_GOAL:_ Tally up the lines where the string "scene" appears; reply with the number only.

** begin RECORDS PROVIDED **

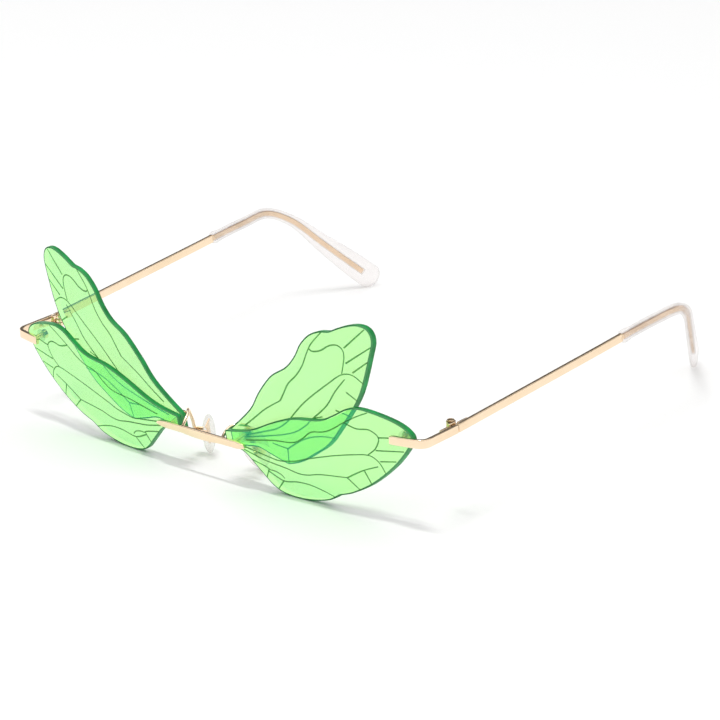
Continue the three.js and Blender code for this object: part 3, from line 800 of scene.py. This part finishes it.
def bridge_bar():
    """The bridge: a rounded rectangle carried along X between two height curves. The ends come to a point
    off quadratic curves, and the lower edge bows down between the nose pads."""
    half = BRIDGE_LENGTH / 2
    high = BRIDGE_HEIGHT / 2
    t = np.sin(np.linspace(0.06, 1, 14) * math.pi / 2)

    def bend(start, control, end):
        return (1 - t) ** 2 * start + 2 * t * (1 - t) * control + t * t * end

    tip_x = bend(half, half, half - BRIDGE_TAPER)
    tip_top = bend(-0.2, high, high)
    tip_low = bend(-0.2, -high, -high)
    low_x = bend(half, half - 1, half - BRIDGE_TAPER)
    tip_low = np.interp(tip_x[::-1], low_x[::-1], tip_low[::-1])[::-1]
    middle = np.linspace(half - BRIDGE_TAPER, 0, 18)[1:]
    bow = -high - BRIDGE_BOW * np.clip(1 - (middle / (half - BOW_STOPS_AT)) ** 2, 0, None)
    x = np.concatenate([tip_x, middle])
    top = np.concatenate([tip_top, np.full(len(middle), high)])
    low = np.concatenate([tip_low, bow])
    x, top, low = (np.concatenate([each, sign * each[-2::-1]])
                   for each, sign in ((x, -1), (top, 1), (low, 1)))
    radius = np.minimum(BAR_EDGE, (top - low) * BAR_EDGE_SHARE)
    loop = rounded_rectangle(np.full_like(x, BRIDGE_THICKNESS), top - low, radius)
    middle_y = (top + low) / 2
    grid = np.stack([np.broadcast_to(x[:, None], loop.shape[:2]), loop[..., 1] + middle_y[:, None],
                     loop[..., 0] + CLEAR + BRIDGE_THICKNESS / 2], -1)
    place = axes(ROOT_POINT * (0, 1, 1), BRIDGE_NORMAL, (1, 0, 0))
    return set_in(grid, place)


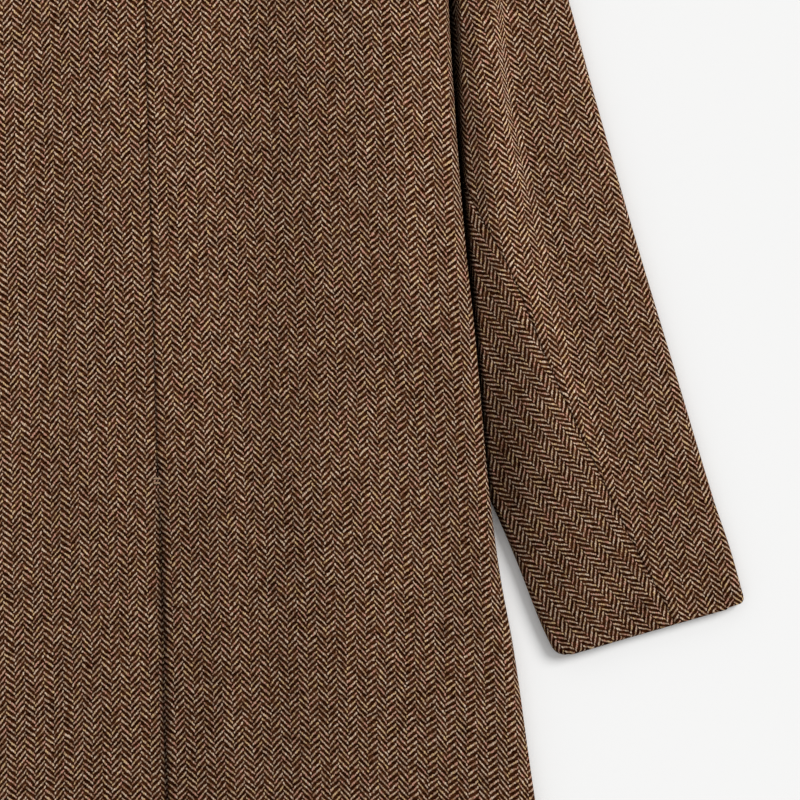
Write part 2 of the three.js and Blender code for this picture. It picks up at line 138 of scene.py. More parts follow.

** end RECORDS PROVIDED **

_ANSWER TO THE TASK:_ 2